As the launch of Windows Phone 7 approaches the question in everyone’s mind is:  is it too late for Microsoft to secure a leading position in mobile? We’re now at year 3 “Ai” (After the iPhone).   In the last 3 years the landscape has changed dramatically:

  • Apple launched 4 successful phones plus the iPad
  • Google launched Android and quickly secured a market leading position
  • RIM has lost some ground with two under achieving devices (Storm and Torch)
  • Palm launched the failed Pre and ran out of cash
  • Once almighty Symbian faded
  • Nokia and Intel joined forces with Meego
  • Samsung launched Bada….

all this… and Microsoft has yet to make its first move.

In a platform battle that is surely to consolidate, in the limit, to likely one big winner plus niche players, it’s not a pretty situation for Microsoft.  But if you are in Redmond you can’t afford to lose in mobile.  PC shipments are an increasingly small share of device shipments, with mobile devices enjoying all the growth.  Losing in mobile would relegate the Windows platform from a virtual monopoly to a minority player in only a few years when looking at all connected devices.

The question is what cards does Redmond have to play (besides a ton of cash)?

The February preview of Windows Phone 7 in Barcelona and the recent news from Gamescom (see articles here and here) provide us with a strong clue:  Microsoft is going to play the Xbox card in a big way. Microsoft is going after gamers (users and developers) in a desperate move to gain relevance in mobile.   It makes sense for them.  When compared to market leaders Apple, Google and RIM, Microsoft’s advantage in gaming sticks out like a sore thumb.  Microsoft’s leading Xbox console and Live service will serve as Microsoft’s beachhead for its mobile attack.   In the same way that Apple leveraged iTunes to enter a new market and RIM is leveraging its enterprise base of email addicts to buy time, Microsoft will leverage its Xbox assets to establish a position in mobile.  This is obviously a big departure from Windows Mobile’s original base of business users (in case you haven’t been watching, Microsoft lost the battle among business users long ago).
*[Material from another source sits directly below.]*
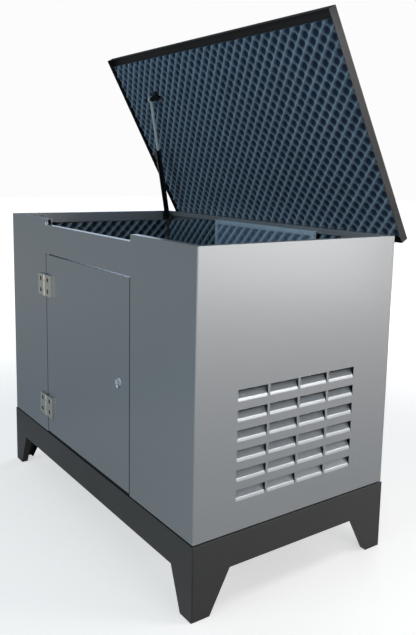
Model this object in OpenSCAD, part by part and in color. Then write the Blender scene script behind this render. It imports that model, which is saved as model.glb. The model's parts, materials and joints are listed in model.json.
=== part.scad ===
/* [Enclosure] */
// Length of the sheet enclosure, end wall to end wall
body_len = 1656; // [1500:4:1900]
// Width of the enclosure, front face to rear face
body_w = 918; // [840:2:1040]
// Height of the walls above the floor plate
wall_h = 1000; // [900:5:1150]
// Thickness of the folded wall sheets
sheet_t = 2; // [1.5:0.5:3]
// Outside radius of the folded corners
corner_r = 4; // [3.5:0.5:6]
// Depth of the corner return that laps behind an end wall
corner_lap = 30; // [20:1:45]
// Width of the top and bottom flanges of the walls
rim_w = 30; // [24:1:40]
// Depth of the lip that hangs from the top flange
rim_lip = 50; // [30:1:70]
// Depth of the lip on the rear wall, where the lining runs higher
rear_lip = 24; // [15:1:40]

/* [Base] */
// Height of the base rails, ground to rail top
base_h = 277; // [240:1:340]
// Depth of the apron between the legs
apron_h = 122; // [90:1:150]
// Thickness of the base plates
base_t = 4; // [3:0.5:6]
// How far the base stands out past the walls
base_out = 3; // [0:0.5:8]
// Width of the inward flange on top of the rails
base_flange = 45; // [35:1:60]
// Width of a leg at the ground
leg_foot = 72; // [50:1:100]
// Width of a leg under the apron, on the long sides
leg_top_long = 135; // [100:1:180]
// Width of a leg under the apron, on the ends
leg_top_end = 155; // [100:1:200]
// Depth of the return along the inner edge of a leg
leg_return = 30; // [10:1:50]
// Thickness of the floor plate
floor_t = 4; // [3:0.5:8]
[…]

As is apparent from the Gamescom articles referenced above, gaming will be the major differentiator for Windows Phone 7.   50 titles were announced as just the “first wave.”  In addition, Microsoft is planning to integrate the Xbox Live experience into Windows Phone 7 to make Xbox Live users feel at home on Windows Phone.   For example the Xbox gamer profile that contains your avatar, reputation, online status, and achievements will follow you seamlessly from console to mobile and back.   Many of the same titles you are already familiar with on the console will be in mobile as well and you’ll be able to easily play multi-player games on the Live service.  It has also been reported that Microsoft is paying iPhone developers to port their games to Windows 7, a tactic commonly used in the industry, but it is another clue that gaming is the key planned differentiator for Microsoft.  Another important clue is the emphasis on XNA as a way to create applications for Windows Phone 7.  XNA is Microsoft’s toolset and runtime environment for game development that supports the Xbox, Windows and is now a very prominent part of Windows Phone.  XNA was also a very prominent part of Microsoft’s recent training for developers.

The following recent quotes from Microsoft spokespeople provide clues to Redmond’s strategy:

  • “Windows Phone 7 is the launch of a major gaming platform for Microsoft,” Matt Booty, General Manager of Mobile Gaming at Microsoft Game Studios.
  • “We’re really approaching this as we would a console, so we have to deliver the breadth of games and the quality people expect from Xbox,” said Kevin Unangst, senior director of PC and mobile gaming. “To have this quantity and quality of games committed this far ahead of launch, with even more to come, is a statement of support that says Windows Phone 7 will be a big success.”
  • Kevin Unangst: “Starting with the announcement today, we’re going to bring a set of high -quality games and experiences, all using Xbox LIVE, to bear at the launch of the Windows Phone 7.”

Clearly Apple will fight hard in this segment of the market.  Despite original criticism that a device with a single button could not deliver a great gaming experience, Apple has proven critics wrong.  And with innovations such as the new gyroscope in the iPhone 4, Apple will raise the gaming experience another notch.  Still, there is a base of hard core gamers (see this post) that don’t buy into the iPhone as a gaming platform that can provide a seam for Microsoft to exploit.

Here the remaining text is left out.